I've been haunting for just a couple of years, but every year it seems to just get bigger. We're going to add our first walk through haunt this year and I'm sure I'll pick up loads of ideas from everyone here!
Thanks for having me!


----------



## Dr Morbius (Sep 21, 2004)

Welcome lewlew! Glad to see you here on this forum too!


----------



## Frighteners Entertainment (Jan 24, 2006)

Yes welcome!
And Congrats on adding a walk thru, you'll love it!

Jeff


----------



## colinsuds (Aug 20, 2005)

Hey Lewlwe and welcome to the stret!


----------



## Zombie-F (Apr 12, 2004)

Welcome aboard Lewlew! It's always good to have more haunters here!


----------



## lewlew (Mar 15, 2006)

Thanks.
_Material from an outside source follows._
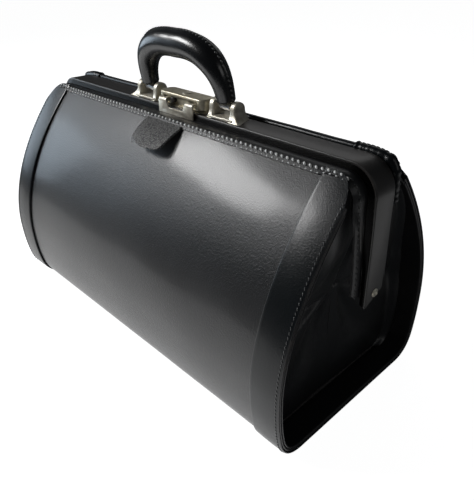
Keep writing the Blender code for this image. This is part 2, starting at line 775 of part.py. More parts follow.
def make_pull_tab():
    """Leather tab hanging below the hasp, lifted a little off the front panel."""
    tip = [(TAB_TIP_HALF, TAB_CORNER - TAB_LENGTH), (TAB_TIP_HALF - TAB_CORNER, -TAB_LENGTH)]
    right = [(TAB_ROOT_HALF, 0.0)] + tip
    outline = right + [(-x, z) for x, z in reversed(right)]
    tab = plate("pull_tab", outline, "XZ", -TAB_THICKNESS / 2, TAB_THICKNESS / 2)
    tab.matrix_world = Matrix.Translation(TAB_ROOT) @ Matrix.Rotation(TAB_LEAN, 4, "X") @ tab.matrix_world
    dress(bevel(tab, 0.0004, 1), LEATHER)


make_body()
for side_sign, side_name in ((-1, "left"), (1, "right")):
    make_gusset(side_sign, side_name)
    make_pivot_rivet(side_sign, side_name)
make_pocket()
make_frames()
make_trims()
make_handle()
for side_sign, side_name in ((-1, "left"), (1, "right")):
    make_bracket(side_sign, side_name)
make_lock()
make_hasp()
make_pull_tab()
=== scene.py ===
"""Doctor bag in black box calf: the looks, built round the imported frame.

Metres, +X along the bag, +Y back, +Z up.
"""

import json
import math

import bmesh
import bpy
from mathutils import Matrix, Vector, noise
from mathutils.geometry import interpolate_bezier


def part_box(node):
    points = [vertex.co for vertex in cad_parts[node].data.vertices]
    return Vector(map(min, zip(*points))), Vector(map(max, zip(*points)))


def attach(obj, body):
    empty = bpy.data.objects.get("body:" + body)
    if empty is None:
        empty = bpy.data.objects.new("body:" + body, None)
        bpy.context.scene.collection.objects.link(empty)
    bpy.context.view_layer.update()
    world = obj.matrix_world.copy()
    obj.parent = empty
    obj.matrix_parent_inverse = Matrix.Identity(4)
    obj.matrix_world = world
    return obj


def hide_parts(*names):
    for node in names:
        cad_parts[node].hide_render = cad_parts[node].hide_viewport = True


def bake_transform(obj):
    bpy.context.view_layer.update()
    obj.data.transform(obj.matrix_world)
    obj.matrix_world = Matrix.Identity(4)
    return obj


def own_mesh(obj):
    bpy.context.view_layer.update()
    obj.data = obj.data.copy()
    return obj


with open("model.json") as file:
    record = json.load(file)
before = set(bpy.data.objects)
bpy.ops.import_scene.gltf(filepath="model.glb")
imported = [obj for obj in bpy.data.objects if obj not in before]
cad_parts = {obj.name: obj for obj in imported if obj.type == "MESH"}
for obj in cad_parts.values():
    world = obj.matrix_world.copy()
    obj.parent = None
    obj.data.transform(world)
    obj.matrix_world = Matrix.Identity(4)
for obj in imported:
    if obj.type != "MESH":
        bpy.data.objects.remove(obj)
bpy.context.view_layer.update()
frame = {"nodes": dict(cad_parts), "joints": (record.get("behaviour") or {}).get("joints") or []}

SIDES = ((-1, "left"), (1, "right"))
HALVES = ((-1, "front"), (1, "back"))

# ---- places taken from the frame ----------------------------------------------------------------

JOINTS = {joint["name"]: joint for joint in frame["joints"]}
PIVOT_Z = JOINTS["front_frame_open"]["pos_m"][2]
PIN_Z = JOINTS["handle_fold"]["pos_m"][2]
TAB_ROOT = Vector(JOINTS["pull_tab_lift"]["pos_m"])
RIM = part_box("side_band_right")[1].x
BAND_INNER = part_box("side_band_right")[0].x
MOUTH_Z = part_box("side_band_right")[1].z
BULGE_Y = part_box("side_band_right")[1].y
STRIP_LOW, STRIP_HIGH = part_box("back_frame_strip")
RAIL_LOW, RAIL_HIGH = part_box("front_frame_rail")
CASE_LOW, CASE_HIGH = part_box("lock_case")
HASP_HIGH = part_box("hasp")[1]
BRACKET_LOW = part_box("handle_bracket_right")[0]
BRACKET_X = sum(p.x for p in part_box("handle_pin_right")) / 2
FLANGE = 0.0060

# Leather layers, as depths below the outer surface of the rim
BAND_SKIN = (0.0, 0.0015)
PANEL_SKIN = (0.0018, 0.0040)
FACING_SKIN = (0.0043, 0.0058)
LINING_SKIN = (0.0043, 0.0051)
GUSSET_DEPTH = 0.0059

# Bend of the leather's top corners, in X and Z
CORNER = (0.191, 0.2032)
CORNER_RADIUS = 0.0170


# ---- small helpers ------------------------------------------------------------------------------


def smooth(value):
    """0 below 0, 1 above 1, and an even S between."""
    value = min(max(value, 0.0), 1.0)
    return value * value * (3 - 2 * value)


def mix(a, b, share):
    return a + (b - a) * share


def hump(value, centre, width):
    """A round bump of height 1 at the centre, 0 from width away."""
    share = abs(value - centre) / width
    return 0.0 if share >= 1 else math.cos(share * math.pi / 2) ** 2


def arc(centre, radius, start, end, steps):
    """Points of an arc in a plane, from angle start to end in degrees."""
    angles = [math.radians(mix(start, end, i / steps)) for i in range(steps + 1)]
    return [(centre[0] + radius * math.cos(a), centre[1] + radius * math.sin(a)) for a in angles]


def spread(low, high, steps):
    return [mix(low, high, i / steps) for i in range(steps + 1)]


# ---- nodes: one graph class for shaders and geometry, one value class for arithmetic ---------------


class Value:
    """A number socket: Python arithmetic on it adds the Math nodes."""

    def __init__(self, graph, socket):
        self.graph = graph
        self.socket = socket

    def __add__(self, other):
        return self.graph.math("ADD", self, other)

    def __sub__(self, other):
        return self.graph.math("SUBTRACT", self, other)

    def __rsub__(self, other):
        return self.graph.math("SUBTRACT", other, self)

    def __mul__(self, other):
        return self.graph.math("MULTIPLY", self, other)

    def __truediv__(self, other):
        return self.graph.math("DIVIDE", self, other)

    def __pow__(self, other):
        return self.graph.math("POWER", self, other)

    __radd__ = __add__
    __rmul__ = __mul__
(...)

Great to be here. I wish I'd gotten here sooner. 

I'm going to have to catch up so I can get in on some of that Cheap Prop Challenge action!


----------



## Vlad (Aug 2, 2005)

Hi lewlew, the more the merrier! You're going to love having a walkthrough for sure. It's the big step up from a display, and puts a whole new spin on the ball. Now git ta postin!


----------



## Hella (Feb 6, 2006)

Welcome to the Street Lewlew


----------



## TipoDeemin (Oct 8, 2005)

Welcome, welcome.


----------



## claymud (Aug 21, 2005)

Welcome and let the good times roll.


----------



## heresjohnny (Feb 15, 2006)

Welcome lewlew!


----------



## DeathTouch (Sep 6, 2005)

Hey, its LewLew everyone. Next you will be telling me that Elvira, mistress of the dark sign up too.


----------



## lewlew (Mar 15, 2006)

No, the mistress of the dark would be my wife. Just kidding, honey! Really...


----------